Diversity trends in organizations are:
- The average ages of workers in many countries are gradually increasing because of the declining birth rate and people are living and working longer.
- An increasing number of women workers, foreigners, migrants, refugees, black employees, disabled retirees and so on.
Challenges: The challenge for the organization is to make people accommodating to the diverse groups of people at the workplace by addressing their different lifestyles, cultural factors, family needs, and work styles. Managing people through a single method was a fact till the other day. But now, it is being replaced by one that recognizes the value differences among workers in organizations.
Opportunities: If diversity is managed properly, it can increase creativity and innovations. On the contrary, diversity, if not managed properly, can result in higher turnover, increased interpersonal conflict, and ineffective communication.
C. Quality and Productivity
The third competitive challenge that has attracted a high level of attention is quality and productivity. Quality is an important issue for several reasons.
The ever increasing concern for quality products and services has given birth to today’s expanding buzzword ‘Total Quality Management – TQM’. Similarly, the delivery of quality services in the ever service sector has become very critical. The challenge for managers across the world is, therefore, to have human resources to deliver quality products and services to the customers and clients.
Challenges: Globalization has increased the degree of concern towards quality and productivity because it has given birth to tough competition. The implications for organizational behaviour are obvious. The more closely people work together, the more important it is to understand behavioural processes and concepts. To motivate employees to get involved in quality improvement efforts, to increase the level of participation throughout the organization, and to reward people on the basis of a contribution to quality are COmmon suggestions. And they all rely on human behaviour.
Opportunities: If managed properly the challenges of quality and productivity can be converted into opportunities.
- First, more and more organizations are using quality as a basis for competition.

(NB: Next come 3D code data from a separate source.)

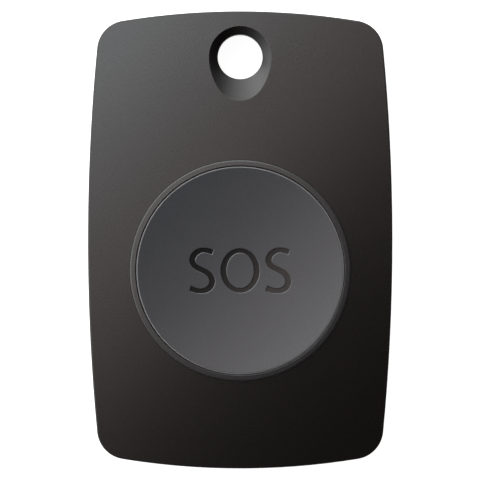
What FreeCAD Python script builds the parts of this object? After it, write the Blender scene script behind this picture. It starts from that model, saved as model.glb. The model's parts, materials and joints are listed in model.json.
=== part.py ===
import FreeCAD, Part
import math
import os
import re
import Sketcher

# Wireless panic button, in millimetres. It lies on its back: +Z points out of the front face,
# +Y towards the key-ring hole, and the origin is the middle of the back face.
SIZES = {
    # Case outline: two side arcs, two end arcs and four corner arcs, seen from the front
    "body_width": 40.0,
    "body_length": 60.0,
    "side_radius": 263.0,
    "end_radius": 96.0,
    "corner_radius": 4.0,
    # Case shells
    "crown_radius": 240.0,
    "crown_wall": 1.8,
    "side_wall": 1.6,
    "draft_angle": 0.5,
    "front_edge_radius": 0.2,
    "back_edge_radius": 1.2,
    "parting_height": 4.0,
    "seam_gap": 0.2,
    "tongue_wall": 0.75,
    "tongue_height": 1.0,
    "tongue_clearance": 0.1,
    "rear_floor": 1.8,
    # Key-ring hole and its egg-shaped recess
    "key_end_gap": 0.45,
    "key_radius": 2.95,
    "key_wall": 1.0,
    "key_edge_radius": 0.6,
    "funnel_side": 4.1,
    "funnel_foot": 5.9,
    "funnel_flank": 8.0,
    "funnel_depth": 1.0,
    "funnel_lip_radius": 0.12,
    "funnel_wall": 1.2,
    # Button, trim ring and the well that they sit in
    "button_drop": 4.0,
    "button_radius": 13.6,
    "button_gap": 0.12,
    "rim_width": 0.18,
    "rim_raise": 0.15,
    "rim_bevel": 0.12,
    "rim_bevel_height": 0.08,
    "dish_radius": 125.0,
    "cap_wall": 1.0,
    "skirt_wall": 1.3,
    "cap_flange_width": 1.8,
    "cap_flange_height": 0.8,
    "cap_post_radius": 1.5,
    "cap_post_height": 0.5,
    "cap_rib_width": 0.8,
    "cap_rib_height": 0.6,
    "press_travel": 0.4,
    "ring_width": 0.76,
    "ring_raise": 0.25,
    "ring_edge_radius": 0.2,
    "ring_lip_radius": 0.05,
    "ring_fit": 0.03,
    "ring_sleeve": 2.8,
    "ring_flange_width": 1.7,
    "ring_flange_height": 0.7,
    "well_wall": 1.8,
    "guide_pin_radius": 0.7,
    "guide_clearance": 0.15,
    "guide_edge": 0.3,
    # Battery door, its seal and the cell above it
    "door_recess": 0.1,
    "door_rim": 2.05,
    "door_disc": 1.1,
    "door_edge": 0.2,
    "door_clearance": 0.15,
    "hub_wall": 0.6,
    "hub_clearance": 0.25,
    "ledge_clearance": 0.15,
    "lug_reach": 0.6,
    "lug_height": 0.8,
    "lug_lift": 0.1,
    "lug_width": 4.0,
    "unlock_angle": 40.0,
    "seal_section": 0.28,
    "seal_play": 0.03,
    "seal_offset": 1.12,
    "coin_slot_length": 13.0,
    "coin_slot_width": 1.8,
    "coin_slot_depth": 0.6,
    "slot_end_flat": 0.1,
    "cell_radius": 10.0,
    "cell_height": 3.2,
    "cell_step": 0.5,
    "cell_edge": 0.8,
    "well_gap": 1.0,
    "battery_wall": 1.0,
    "battery_wall_drop": 0.35,
    "contact_gap": 0.4,
    "contact_sheet": 0.15,
    "contact_width": 4.0,
    "contact_play": 0.03,
    "contact_foot": 2.0,
    "leaf_end": 8.0,
    "leaf_bend": 4.2,
    "leaf_touch": 1.4,
    "leaf_tip": 2.4,
    # Circuit board and the posts that hold it
    "pcb_thickness": 1.0,
    "pcb_inset": 2.2,
    "board_key_gap": 0.1,
    "board_end_gap": 0.8,
    "post_inset": 5.0,
    "post_margin": 2.8,
    "post_radius": 1.8,
    "post_pin_radius": 0.9,
    "post_pin_height": 0.6,
    "post_clearance": 0.1,
    # Tact switch, four legs, dome and plunger
    "switch_width": 6.2,
    "switch_height": 1.9,
    "switch_well_radius": 2.5,
    "switch_well_floor": 0.6,
    "frame_thickness": 0.2,
    "frame_inset": 0.1,
    "plunger_radius": 1.65,
    "plunger_reach": 0.6,
    "plunger_play": 0.1,
    "plunger_edge": 0.15,
    "collar_radius": 2.2,
    "collar_height": 0.4,
    "dome_radius": 2.35,
    "dome_sheet": 0.12,
    "leg_width": 0.7,
    "leg_sheet": 0.25,
    "leg_reach": 1.1,
    "leg_height": 1.0,
    "leg_spacing": 4.5,
    # Silicone return pad
    "pad_margin": 3.3,
    "pad_foot_width": 1.6,
    "pad_foot_height": 0.7,
    "pad_slope": 2.8,
    "pad_crown_width": 1.4,
    "pad_crown_height": 0.6,
    "pad_web": 0.5,
    # Chips on the board
    "chip_width": 5.0,
    "chip_height": 0.85,
    "chip_post_gap": 2.1,
    "chip_margin": 3.0,
    "crystal_length": 3.2,
    "crystal_width": 2.5,
    "crystal_height": 0.7,
    "crystal_gap": 1.7,
    "antenna_left": 3.2,
    "antenna_post_gap": 1.1,
    "antenna_height": 3.2,
    "antenna_line": 0.5,
    "antenna_sheet": 0.1,
    "small_chip_length": 1.0,
    "small_chip_width": 0.5,
    "small_chip_height": 0.4,
    "small_chip_pitch": 1.6,
    "small_chip_gap": 1.3,
    # Case screws and their bosses
    "screw_inset": 6.2,
    "screw_radius": 0.95,
    "screw_length": 5.5,
    "screw_clearance": 0.15,
    "screw_grip": 0.05,
    "head_radius": 1.6,
    "head_height": 1.1,
    "head_recess": 0.3,
    "head_clearance": 0.15,
    "head_slot_length": 1.8,
    "head_slot_width": 0.4,
    "head_slot_depth": 0.5,
    "boss_wall": 0.85,
    "pilot_spare": 0.4,
}

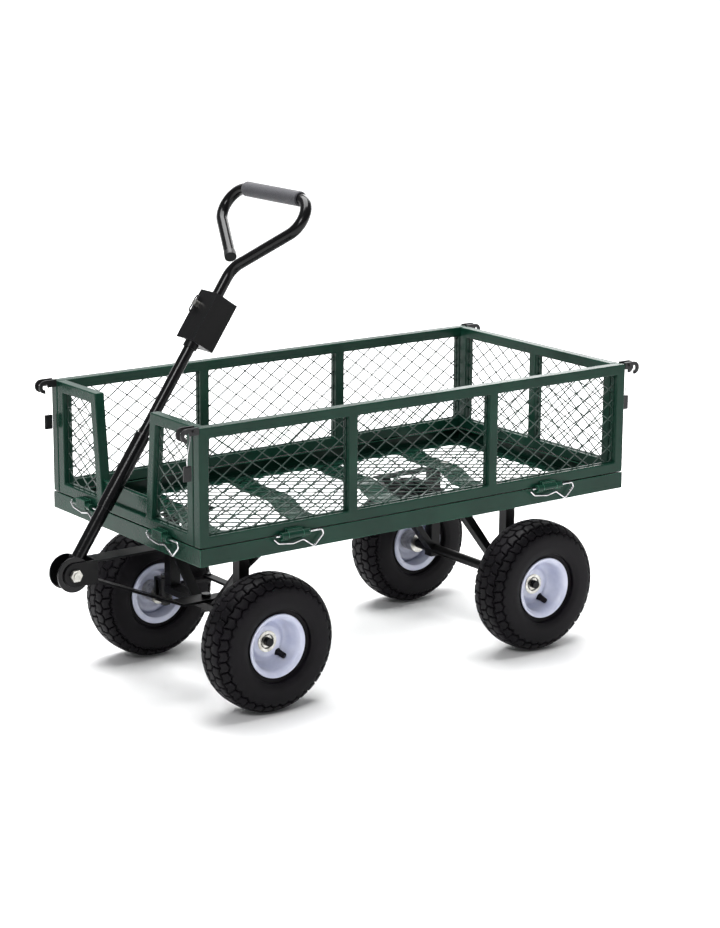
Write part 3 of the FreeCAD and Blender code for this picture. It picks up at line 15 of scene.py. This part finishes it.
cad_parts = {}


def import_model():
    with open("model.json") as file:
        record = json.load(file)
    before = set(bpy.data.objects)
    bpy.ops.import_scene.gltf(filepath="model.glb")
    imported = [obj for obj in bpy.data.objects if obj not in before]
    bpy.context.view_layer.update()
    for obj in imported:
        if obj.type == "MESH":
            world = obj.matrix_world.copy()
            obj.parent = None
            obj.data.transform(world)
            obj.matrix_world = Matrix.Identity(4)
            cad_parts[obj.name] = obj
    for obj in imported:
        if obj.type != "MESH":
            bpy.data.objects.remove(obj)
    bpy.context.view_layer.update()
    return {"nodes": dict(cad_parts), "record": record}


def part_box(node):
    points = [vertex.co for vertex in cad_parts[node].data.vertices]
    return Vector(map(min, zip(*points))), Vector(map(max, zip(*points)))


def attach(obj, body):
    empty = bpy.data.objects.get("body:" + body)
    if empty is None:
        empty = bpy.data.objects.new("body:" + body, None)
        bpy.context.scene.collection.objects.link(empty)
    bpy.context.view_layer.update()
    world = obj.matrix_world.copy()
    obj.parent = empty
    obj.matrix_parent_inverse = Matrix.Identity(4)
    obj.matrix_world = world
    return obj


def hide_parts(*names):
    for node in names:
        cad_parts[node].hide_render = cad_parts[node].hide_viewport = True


MM = 0.001


# --------------------------------------------------------------------------- colour and nodes
def linear(code):
    """An sRGB hex colour as linear red, green, blue and full alpha."""
    parts = np.array([int(code[i:i + 2], 16) / 255 for i in (1, 3, 5)])
    low, high = parts / 12.92, ((parts + 0.055) / 1.055) ** 2.4
    return (*np.where(parts <= 0.04045, low, high), 1.0)


def add(tree, kind, settings=None, **links):
    """One node with its settings, its inputs linked from sockets or set to plain values."""
    node = tree.nodes.new(kind)
    for name, value in (settings or {}).items():
        setattr(node, name, value)
    for name, value in links.items():
        socket = node.inputs[name.replace("_", " ")]
        if isinstance(value, bpy.types.NodeSocket):
            tree.links.new(value, socket)
        else:
            socket.default_value = value
    return node


def blank(name, **values):
    """A new material, its tree and its Principled shader with plain values on its own sockets."""
    made = bpy.data.materials.new(name)
    made.use_nodes = True
    tree = made.node_tree
    shader = tree.nodes["Principled BSDF"]
    for socket, value in values.items():
        shader.inputs[socket.replace("_", " ")].default_value = value
    return made, tree, shader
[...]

- Second, increasing quality tends to increase productivity because making higher quality products generally results in less waste and rework.
- Third, enhancing quality lowers costs.
D. Improving People Skills (Skill Deficiencies)
Previously, the world economy was based on agriculture and then it moved towards industry-based. But today, most of the developed countries’ economy is based on the knowledge and service sector. This trend has brought a reduction in managerial ranks, decentralized decision-making, increased responsibility to the employees, participation, teamwork, increased automation, and so on.
Challenges: Increased competition and quality awareness have demanded a high level of skills and knowledge. Employers must train and re-educate their less-skilled employees. Moreover, managers must become more responsive to the needs of their skilled employees to keep them from going to work for a competitor.
Opportunities: The other side of the coin is that if people can be duly trained, developed and motivated to the newly required skills, they will be assets to the organization. The opportunities are that: (a) People will get more rewards, (b) they will be more motivated and productive, and (c) they will be the greatest weapon to compete in the market.
E. Empowerment of Employees
Previously, people worked under the tight control of their bosses, supervisors or managers. Today, managers are bound to work as coaches, advisors, facilitators or as team leaders so as to compete in the marketplace and satisfy employee demands. The following Chinese proverb illustrates the importance of empowerment.
“Give a person a fish, and you feed that person for a day; teach a person to fish, and you feed that person for life. “
Challenges: The trend is towards the use of self-managed work teams, quality circles, job enrichment, self-appraisal, MBO, etc. What’s going on is that managers are empowering employees. They are putting employees in charge of what they do. And doing so, managers have to learn how to give up control and employees have to learn how to take responsibility for their work and make appropriate decisions.
Opportunities: In many organizations, employees have become associates or team members. And there is a fusion between the role of managers and workers. Decision making is being pushed down to the operating level, where workers are given the freedom to make choices about schedules, procedures and solving to work-related problems. The ultimate results that can be derived from doing so are: (a) Higher level of motivation, (b) Increased productivity, and (c) Readiness for change and greater responsibility, etc.
F. Managing Organization Change
It has been said that “nothing is certain in the world except the change.” Managers must be prepared to introduce organizational change – a compulsion, not a choice. This has always been a concern, but the rapid, constant environmental change faced by businesses today has made change management even more critical.
Challenges: Organizations have to apply many different programs like the reorganization of departments, disposal of poor performing units, downsizing, employee outsourcing and the like. So, managers and employees must prepare themselves flexible enough to cope with the change.
Opportunities: The study of OB can provide important insights into helping the managers to better understand the continual change. They can learn how to overcome resistance to change, how best to create an organizational culture that thrives (works) on change, etc.
G. Improving Ethical Behaviour
Another important challenge facing managers in the workplace is ethics. It is the individual’s personal beliefs regarding what is right and wrong or good and bad. Members of organizations are increasingly finding themselves facing ethical dilemmas (contradiction), in which they are required to define right and wrong conduct. But the problem is what is ethical in one organization, time or place may not be so in another organization, time or place.
Challenges: It is being realized throughout the world that the level of ethics is in a declining trend. The major reasons for it are the six critical behaviour issues explained above. Likewise, Ethics has become the greatest standing problem to modern managers.
Opportunities: What constitutes (really mean) good ethical behaviour has never been clearly defined. To solve this problem, managers are writing and distributing codes of ethics to guide employees behaviour. They are offering seminars, workshops, and similar training programs to try to improve ethical behaviours.